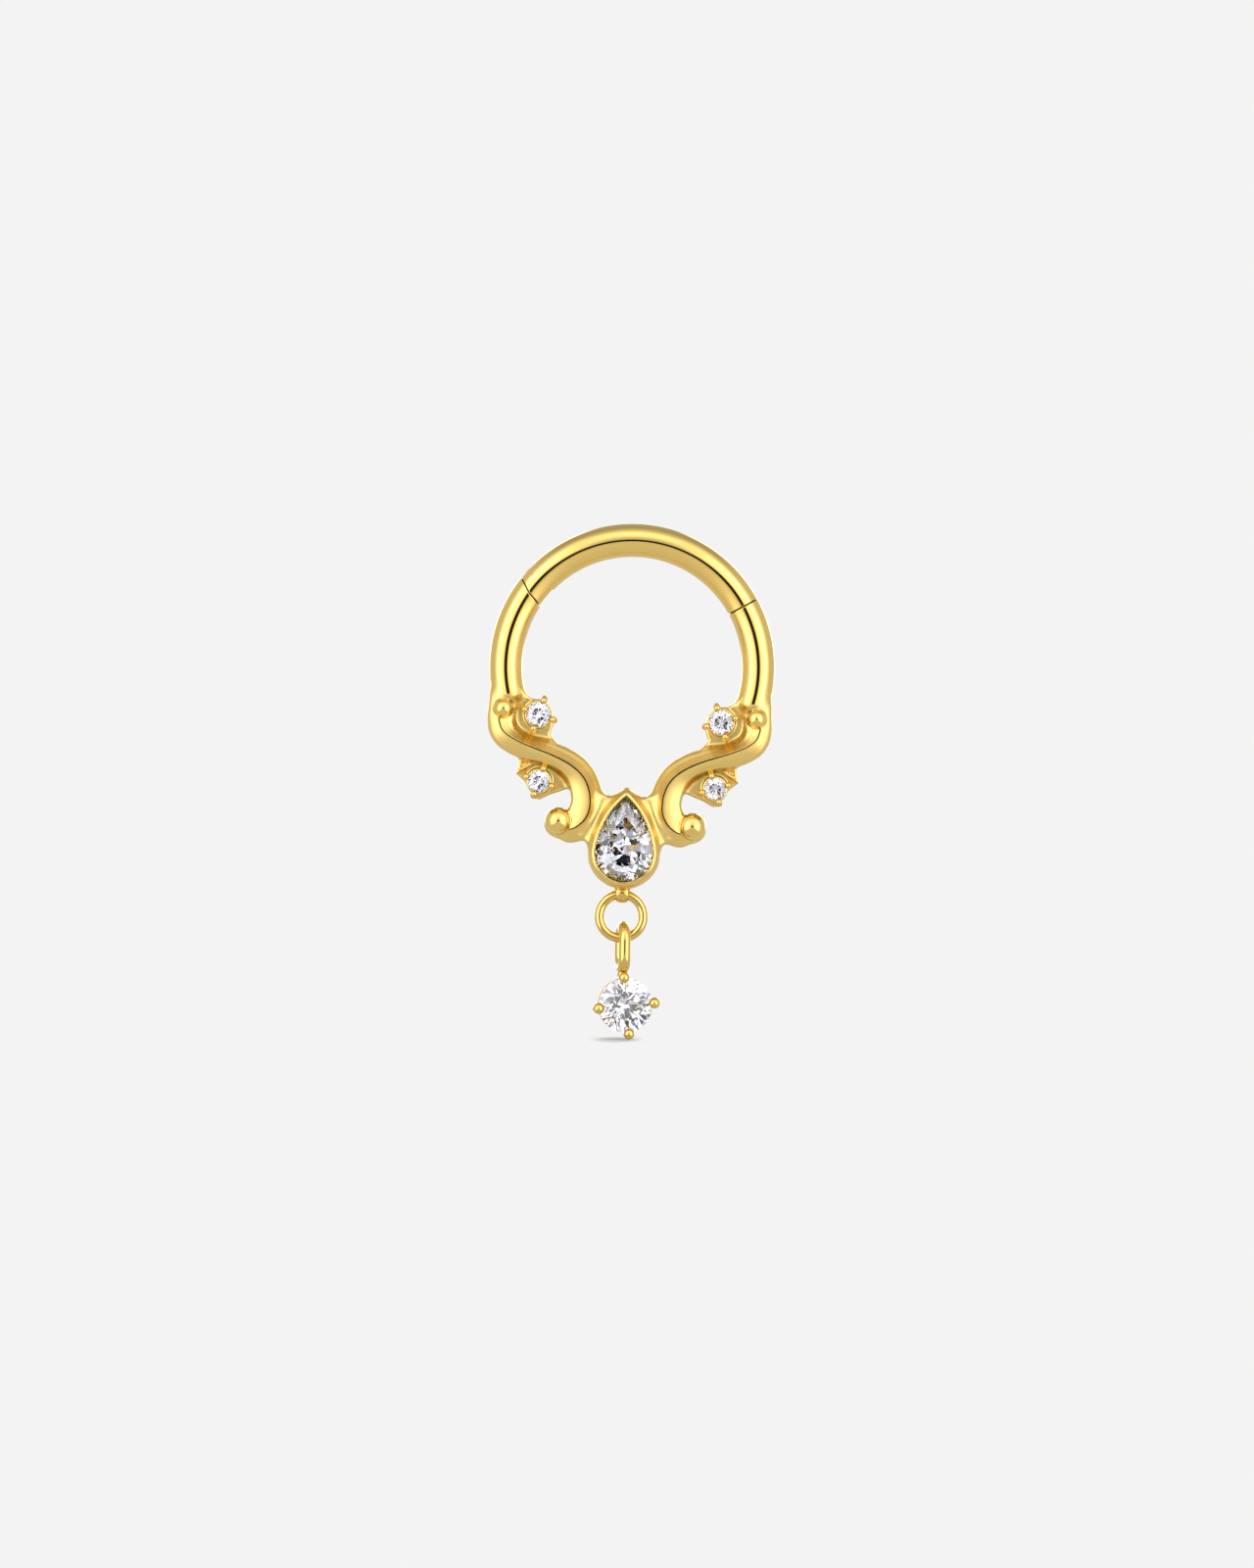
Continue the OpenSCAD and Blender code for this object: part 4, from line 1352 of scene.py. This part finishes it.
# The studio's softboxes and dark cards, each laid over those before it. "away" is
# the angle from straight in front, "rise" the angle above level of the way there,
# and "across" and "up" are the plain angles to the side and above level
BOXES = [
    [("away", 5, 26, 56, 90), ("rise", -42, -26, 50, 80), 1.7],
    [("away", 34, 46, 54, 66), ("rise", -34, -16, 40, 62), 3.4],
    [("away", 12, 46, 50, 84), ("rise", 50, 80, 95, 99), 1.7],
    [("away", 84, 100, 190, 199), ("rise", 35, 60, 95, 99), 0.5],
    [("away", 140, 150, 166, 174), ("rise", -20, 0, 60, 75), 2.4],
    [("across", -11, -9.5, 9.5, 11), ("up", -6, -4, 7, 9), 0.02],
]
FILL = 0.76
# Edge of the dark hood in front that the stones look into, and how much brighter
# the studio is for them
HOOD = (19, 25)
STONE_LIGHT = 1.12
# Steps that work out the four angles of a way from its own x, y and z
STEPS = [
    ("forward", "MULTIPLY", "y", -1.0), ("sideways", "ABSOLUTE", "x"),
    ("away", "ARCCOSINE", "forward"), ("away", "DEGREES", "away"),
    ("rise", "ARCTAN2", "z", "sideways"), ("rise", "DEGREES", "rise"),
    ("across", "ARCTAN2", "sideways", "forward"), ("across", "DEGREES", "across"),
    ("up", "ARCSINE", "z"), ("up", "DEGREES", "up"),
]


def make_world():
    """Pale studio drawn by direction, both sides alike."""
    world = bpy.data.worlds.new("studio")
    bpy.context.scene.world = world
    world.use_nodes = True
    tree = world.node_tree
    tree.nodes.clear()
    way = add(tree, "ShaderNodeTexCoord").outputs["Generated"]
    measures = dict(zip("xyz", add(tree, "ShaderNodeSeparateXYZ", {0: way}).outputs))
    for name, operation, *terms in STEPS:
        inputs = {k: measures.get(term, term) for k, term in enumerate(terms)}
        measures[name] = add(tree, "ShaderNodeMath", inputs, operation=operation)
    light = FILL
    for *spans, level in BOXES:
        light = softbox(tree, light, measures, spans, level)
    path = add(tree, "ShaderNodeLightPath").outputs
    bright = add(tree, "ShaderNodeMath", {0: light, 1: STONE_LIGHT}, operation="MULTIPLY")
    hood = softbox(tree, bright, measures, [("away", -9, -1, *HOOD)], 0.03)
    light = add(tree, "ShaderNodeMix", {0: path["Is Transmission Ray"], 2: light, 3: hood})
    studio = add(tree, "ShaderNodeBackground", {"Color": light})
    backdrop = add(tree, "ShaderNodeBackground", {"Color": linear(BACKDROP)})
    seen = path["Is Camera Ray"]
    both = add(tree, "ShaderNodeMixShader", {0: seen, 1: studio, 2: backdrop})
    add(tree, "ShaderNodeOutputWorld", {"Surface": both})


FLOOR_GAP = 0.03
# Floor's grey, darker than the backdrop so that the disc reads as a painted contact shadow
FLOOR_SHADOW_GREY = 0.66
FLOOR_FULL = 0.3
FLOOR_END = 1.15
FLOOR_X = 0.5


def make_floor():
    """Matt floor just under the drop, level in the picture, which takes the drop's real shadow and is
    greyer than the backdrop as a painted soft shadow, and fades into the backdrop round it; it is twice as
    long from front to back as it is wide."""
    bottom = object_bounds()[0][2] - FLOOR_GAP * MM
    mesh = ready_shape(bmesh.ops.create_circle, cap_ends=True, segments=96,
                       radius=2 * FLOOR_END * MM)
    mesh.transform(Matrix.Translation((FLOOR_X * MM, 0, bottom)) @ Matrix.Rotation(-ROLL, 4, "Y"))
    floor = in_scene("floor", mesh)
    material = bpy.data.materials.new("matt_paper_painted_shadow")
    material.use_nodes = True
    tree = material.node_tree
    tree.nodes.clear()
    place = add(tree, "ShaderNodeTexCoord").outputs["Object"]
    flat = add(tree, "ShaderNodeVectorMath", {0: place, 1: (1, 0.5, 0)}, operation="MULTIPLY")
    reach = add(tree, "ShaderNodeVectorMath", {0: flat}, operation="LENGTH")
    faded = add(tree, "ShaderNodeMapRange", {
        "Value": reach.outputs["Value"], "From Min": FLOOR_FULL * MM, "From Max": FLOOR_END * MM,
    }, interpolation_type="SMOOTHSTEP")
    paper = add(tree, "ShaderNodeBsdfDiffuse", {"Color": (FLOOR_SHADOW_GREY, FLOOR_SHADOW_GREY, FLOOR_SHADOW_GREY, 1)})
    clear = add(tree, "ShaderNodeBsdfTransparent")
    both = add(tree, "ShaderNodeMixShader", {0: faded, 1: paper, 2: clear})
    add(tree, "ShaderNodeOutputMaterial", {"Surface": both})
    mesh.materials.append(material)


# Camera at the photo's angle: a long lens, a little above, and rolled a little
LENS = 220
DISTANCE = 349
AIM = (0.0, 0, -8.87)
RISE = 2 * DEG
ROLL = 2.5 * DEG


def make_camera():
    data = bpy.data.cameras.new("camera")
    data.lens = LENS
    data.clip_start = 0.01
    data.clip_end = 2
    camera = in_scene("camera", data)
    bpy.context.scene.camera = camera
    tilt = Matrix.Rotation(math.pi / 2 - RISE, 4, "X")
    roll = Matrix.Rotation(ROLL, 4, "Z")
    back = Matrix.Translation((0, 0, DISTANCE * MM))
    camera.matrix_world = Matrix.Translation([c * MM for c in AIM]) @ tilt @ back @ roll


make_world()
make_floor()
make_camera()
bpy.context.scene.view_settings.view_transform = "Standard"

________

■ Your objective ■
Go through the listing and copy all of it exactly.

■ Response to this task ■
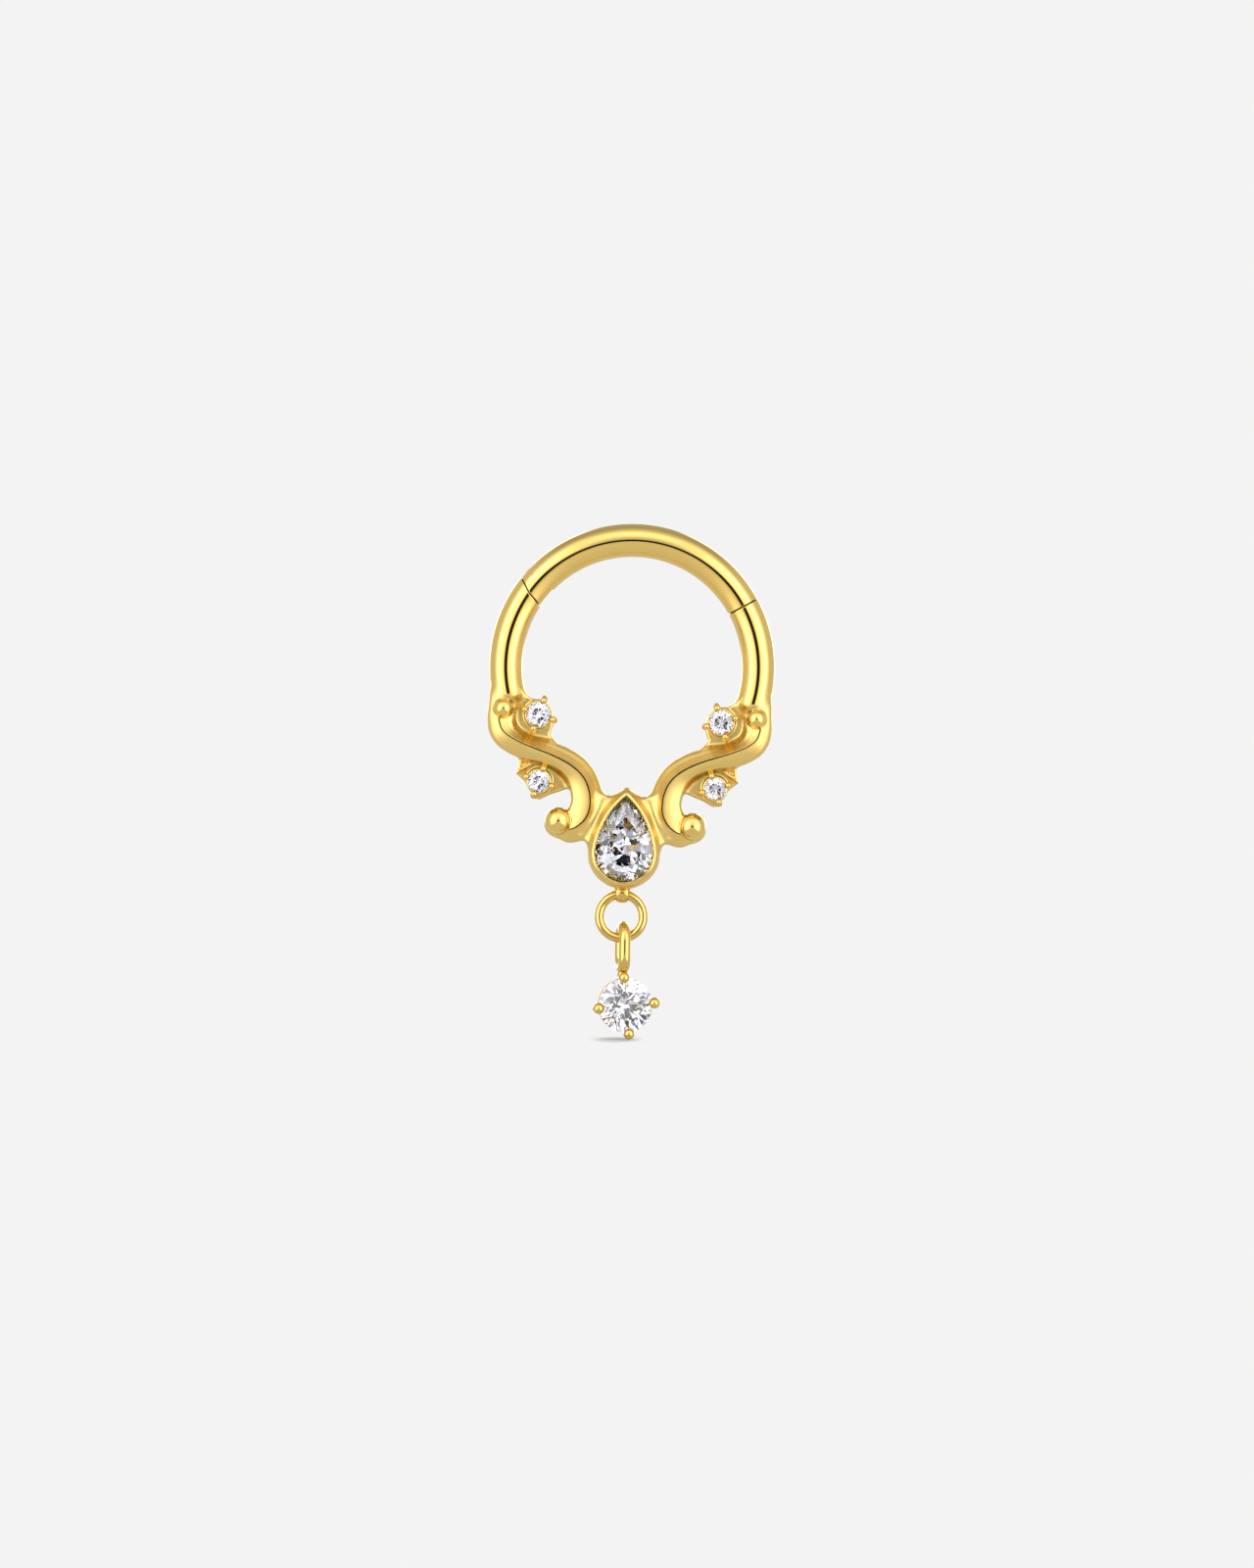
Continue the OpenSCAD and Blender code for this object: part 4, from line 1352 of scene.py. This part finishes it.
# The studio's softboxes and dark cards, each laid over those before it. "away" is
# the angle from straight in front, "rise" the angle above level of the way there,
# and "across" and "up" are the plain angles to the side and above level
BOXES = [
    [("away", 5, 26, 56, 90), ("rise", -42, -26, 50, 80), 1.7],
    [("away", 34, 46, 54, 66), ("rise", -34, -16, 40, 62), 3.4],
    [("away", 12, 46, 50, 84), ("rise", 50, 80, 95, 99), 1.7],
    [("away", 84, 100, 190, 199), ("rise", 35, 60, 95, 99), 0.5],
    [("away", 140, 150, 166, 174), ("rise", -20, 0, 60, 75), 2.4],
    [("across", -11, -9.5, 9.5, 11), ("up", -6, -4, 7, 9), 0.02],
]
FILL = 0.76
# Edge of the dark hood in front that the stones look into, and how much brighter
# the studio is for them
HOOD = (19, 25)
STONE_LIGHT = 1.12
# Steps that work out the four angles of a way from its own x, y and z
STEPS = [
    ("forward", "MULTIPLY", "y", -1.0), ("sideways", "ABSOLUTE", "x"),
    ("away", "ARCCOSINE", "forward"), ("away", "DEGREES", "away"),
    ("rise", "ARCTAN2", "z", "sideways"), ("rise", "DEGREES", "rise"),
    ("across", "ARCTAN2", "sideways", "forward"), ("across", "DEGREES", "across"),
    ("up", "ARCSINE", "z"), ("up", "DEGREES", "up"),
]


def make_world():
    """Pale studio drawn by direction, both sides alike."""
    world = bpy.data.worlds.new("studio")
    bpy.context.scene.world = world
    world.use_nodes = True
    tree = world.node_tree
    tree.nodes.clear()
    way = add(tree, "ShaderNodeTexCoord").outputs["Generated"]
    measures = dict(zip("xyz", add(tree, "ShaderNodeSeparateXYZ", {0: way}).outputs))
    for name, operation, *terms in STEPS:
        inputs = {k: measures.get(term, term) for k, term in enumerate(terms)}
        measures[name] = add(tree, "ShaderNodeMath", inputs, operation=operation)
    light = FILL
    for *spans, level in BOXES:
        light = softbox(tree, light, measures, spans, level)
    path = add(tree, "ShaderNodeLightPath").outputs
    bright = add(tree, "ShaderNodeMath", {0: light, 1: STONE_LIGHT}, operation="MULTIPLY")
    hood = softbox(tree, bright, measures, [("away", -9, -1, *HOOD)], 0.03)
    light = add(tree, "ShaderNodeMix", {0: path["Is Transmission Ray"], 2: light, 3: hood})
    studio = add(tree, "ShaderNodeBackground", {"Color": light})
    backdrop = add(tree, "ShaderNodeBackground", {"Color": linear(BACKDROP)})
    seen = path["Is Camera Ray"]
    both = add(tree, "ShaderNodeMixShader", {0: seen, 1: studio, 2: backdrop})
    add(tree, "ShaderNodeOutputWorld", {"Surface": both})


FLOOR_GAP = 0.03
# Floor's grey, darker than the backdrop so that the disc reads as a painted contact shadow
FLOOR_SHADOW_GREY = 0.66
FLOOR_FULL = 0.3
FLOOR_END = 1.15
FLOOR_X = 0.5


def make_floor():
    """Matt floor just under the drop, level in the picture, which takes the drop's real shadow and is
    greyer than the backdrop as a painted soft shadow, and fades into the backdrop round it; it is twice as
    long from front to back as it is wide."""
    bottom = object_bounds()[0][2] - FLOOR_GAP * MM
    mesh = ready_shape(bmesh.ops.create_circle, cap_ends=True, segments=96,
                       radius=2 * FLOOR_END * MM)
    mesh.transform(Matrix.Translation((FLOOR_X * MM, 0, bottom)) @ Matrix.Rotation(-ROLL, 4, "Y"))
    floor = in_scene("floor", mesh)
    material = bpy.data.materials.new("matt_paper_painted_shadow")
    material.use_nodes = True
    tree = material.node_tree
    tree.nodes.clear()
    place = add(tree, "ShaderNodeTexCoord").outputs["Object"]
    flat = add(tree, "ShaderNodeVectorMath", {0: place, 1: (1, 0.5, 0)}, operation="MULTIPLY")
    reach = add(tree, "ShaderNodeVectorMath", {0: flat}, operation="LENGTH")
    faded = add(tree, "ShaderNodeMapRange", {
        "Value": reach.outputs["Value"], "From Min": FLOOR_FULL * MM, "From Max": FLOOR_END * MM,
    }, interpolation_type="SMOOTHSTEP")
    paper = add(tree, "ShaderNodeBsdfDiffuse", {"Color": (FLOOR_SHADOW_GREY, FLOOR_SHADOW_GREY, FLOOR_SHADOW_GREY, 1)})
    clear = add(tree, "ShaderNodeBsdfTransparent")
    both = add(tree, "ShaderNodeMixShader", {0: faded, 1: paper, 2: clear})
    add(tree, "ShaderNodeOutputMaterial", {"Surface": both})
    mesh.materials.append(material)


# Camera at the photo's angle: a long lens, a little above, and rolled a little
LENS = 220
DISTANCE = 349
AIM = (0.0, 0, -8.87)
RISE = 2 * DEG
ROLL = 2.5 * DEG


def make_camera():
    data = bpy.data.cameras.new("camera")
    data.lens = LENS
    data.clip_start = 0.01
    data.clip_end = 2
    camera = in_scene("camera", data)
    bpy.context.scene.camera = camera
    tilt = Matrix.Rotation(math.pi / 2 - RISE, 4, "X")
    roll = Matrix.Rotation(ROLL, 4, "Z")
    back = Matrix.Translation((0, 0, DISTANCE * MM))
    camera.matrix_world = Matrix.Translation([c * MM for c in AIM]) @ tilt @ back @ roll


make_world()
make_floor()
make_camera()
bpy.context.scene.view_settings.view_transform = "Standard"